Everything you need to know about the 2022 Winter Olympics


Reese Divis, Staff Writer

The 2022 Winter Olympics are nearly here! And as excitement heightens, so do many concerns, such as the new COVID-19 variant, Omicron, China’s strict government policies, and other diplomatic boycotting. The Olympics have been a tradition since 1924 when they were held in France and included less than 10 sporting events. This year’s Olympics will be held in Beijing, China, with the opening ceremony at the National Stadium on Friday, February 4th. Over 80 countries will be competing and over 100 events will be held, which are record-breaking numbers. You can watch the 2022 Olympics on various NBC-related channels from February 4th up until the 20th, so make sure to watch your favorite sports such as skiing, figure skating, hockey, snowboarding, and many more. 

This year, Team USA will have over 100 athletes competing in events all over the board. Our top three athletes this year are all young up and coming, representing a promising future for Team USA. First up is Alysa Liu, a talented figure skater who has won 2 national championships and is barely old enough to compete at just 16 years of age. Next up is a returning favorite, Chloe Kim. She won all 4 major snowboarding titles in 2018 at just 17 years old, making her the youngest ever. Lastly, 29-year-old speed skater, Erin Jackson. This will be her second Olympic game and she is currently ranked number one in the world and is the first black woman ever to do so.

On a very separate note, COVID-19 is quite a concern this year. With the new, very contagious variant, many people believe that there will be outbreaks amongst the athletes, and the production will go south. But the IOC (International Olympics Committee) has put new protocols in place to prevent this from happening mostly depending on your vaccination status. People who are unvaccinated need to quarantine for 21 days prior to the games. Those who are vaccinated have to follow a closed-loop bubble concept where gathering can only happen with athletes participating in the games.  But both parties, vaccinated or not, must have 2 negative tests before arrival and also test daily and present asymptomatic. These restrictions have caused many political debates and some people are happy while others are not. 

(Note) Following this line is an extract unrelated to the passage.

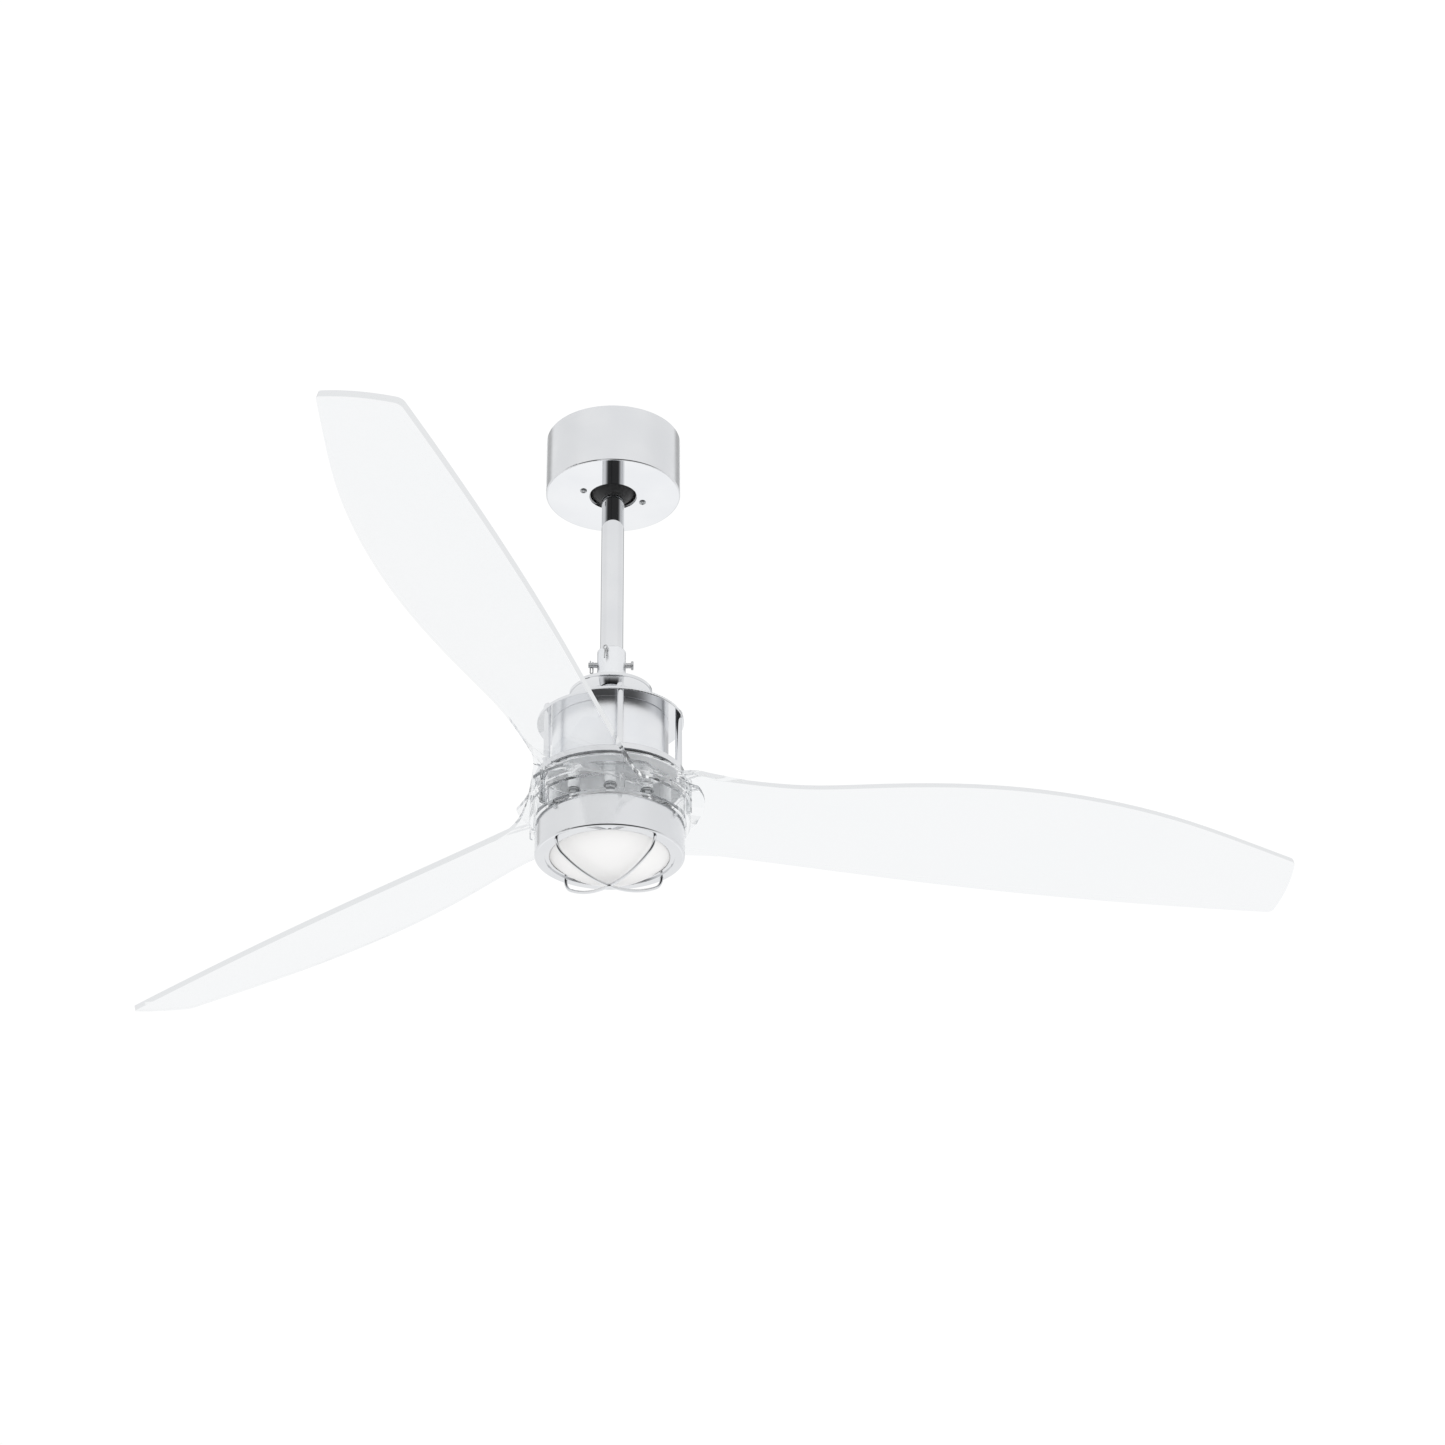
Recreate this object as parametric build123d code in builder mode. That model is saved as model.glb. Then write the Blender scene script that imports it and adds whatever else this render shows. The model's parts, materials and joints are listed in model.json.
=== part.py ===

Furthermore, China has had a “zero covid” approach since the start of the pandemic which will make the Olympics the most restricted, large-scale sporting event. This concept entails containing any new cases by quickly testing, contact tracing, and obviously, isolating. These measures are enforced to block the spread of COVID-19 and may make the Olympic process more difficult for all athletes not used to strict protocols. And it’s not only athletes that are being affected by these protocols, fans are too. Only residents of China are allowed to attend and they must have proof of vaccination before presenting at the games.

Another challenge this year is boycotting. Countries like Turkey, Australia, Canada, Britain, and even the United States have all decided to protests against China and the IOC for “genocide and crimes against humanity”. These boycotts are considered diplomatic which means all athletes will compete as normal but no government officials will be present. This has infuriated China and caused the government to reject these protests, which Vladimir Putin, President of Russia, agrees with. On the other hand, North Korea has chosen to not participate at all due to pandemic-related reasons and other “hostile forces”, which were not taken well by the inflexible IOC.

Now that you know more about this year’s sports extravaganza, how do you feel about it? Do you think there will be COVID-19 outbreaks? Do you think the boycotts are really that effective? Nonetheless, make sure to tune in this February and watch this year’s talented athletes and riveting events, so you don’t miss a race.